The USB 3.1 programming interface deserves emphasis: being able to plug a laptop directly into the controller to deploy LabVIEW RT and FPGA VIs, inspect the file system, and debug without touching the Ethernet network simplifies commissioning in environments where network access is locked down by IT or where the target network is air-gapped.

Environmental Ratings and Deployment Context

The operating temperature range of -20 °C to 55 °C reflects a genuinely industrial-grade design. Many commercial embedded PCs are rated only to 0 °C at the lower bound; the -20 °C floor accommodates outdoor equipment enclosures in cold climates, unheated factory floors, and transportation applications where startup in sub-zero conditions is a real scenario.

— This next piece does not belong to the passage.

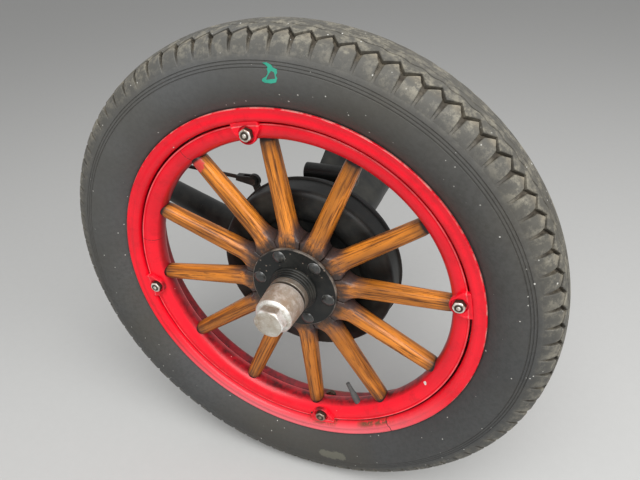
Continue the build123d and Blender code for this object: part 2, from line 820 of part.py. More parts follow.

The ruggedized chassis construction of CompactRIO — shock and vibration rated per IEC 60068 standards — combined with the wide thermal envelope makes the cRIO-9040 suitable for deployment contexts where a standard rack PC would fail prematurely: machine tools, test stands with high vibration, mobile platforms, and remote substations.

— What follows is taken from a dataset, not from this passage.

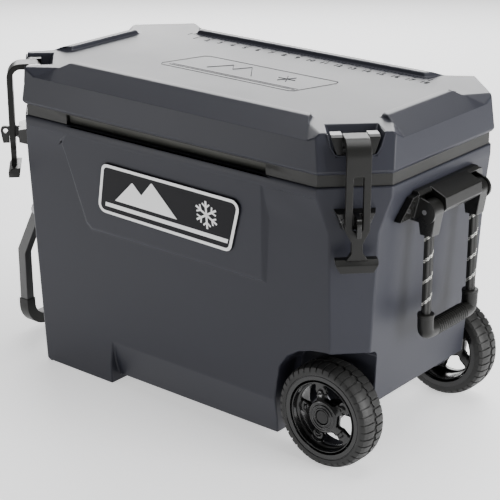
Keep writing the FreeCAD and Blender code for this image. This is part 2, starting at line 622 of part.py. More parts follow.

Positioning as an Alternative to Imported Controllers

For engineering teams in China's industrial automation and test-and-measurement sectors evaluating alternatives to imported proprietary controllers, the cRIO-9040 represents a hardware-software stack with a well-documented ecosystem. The combination of a standard x86-based real-time processor, a mid-range Kintex-7 FPGA, TSN-synchronized networking, and NI-DAQmx module compatibility provides a configurable platform rather than a fixed-function controller — the 4-slot chassis accepts any C Series I/O module, covering analog input/output, digital I/O, motion, CAN, serial, and RF measurement in the same form factor.

cRIO-9040 controller

For new designs targeting distributed sensing, real-time closed-loop control, or FPGA-accelerated coprocessing, the cRIO-9040's TSN capability and Kintex-7 fabric make it worth evaluating closely — particularly where synchronization across multiple nodes is a hard system requirement rather than a nice-to-have.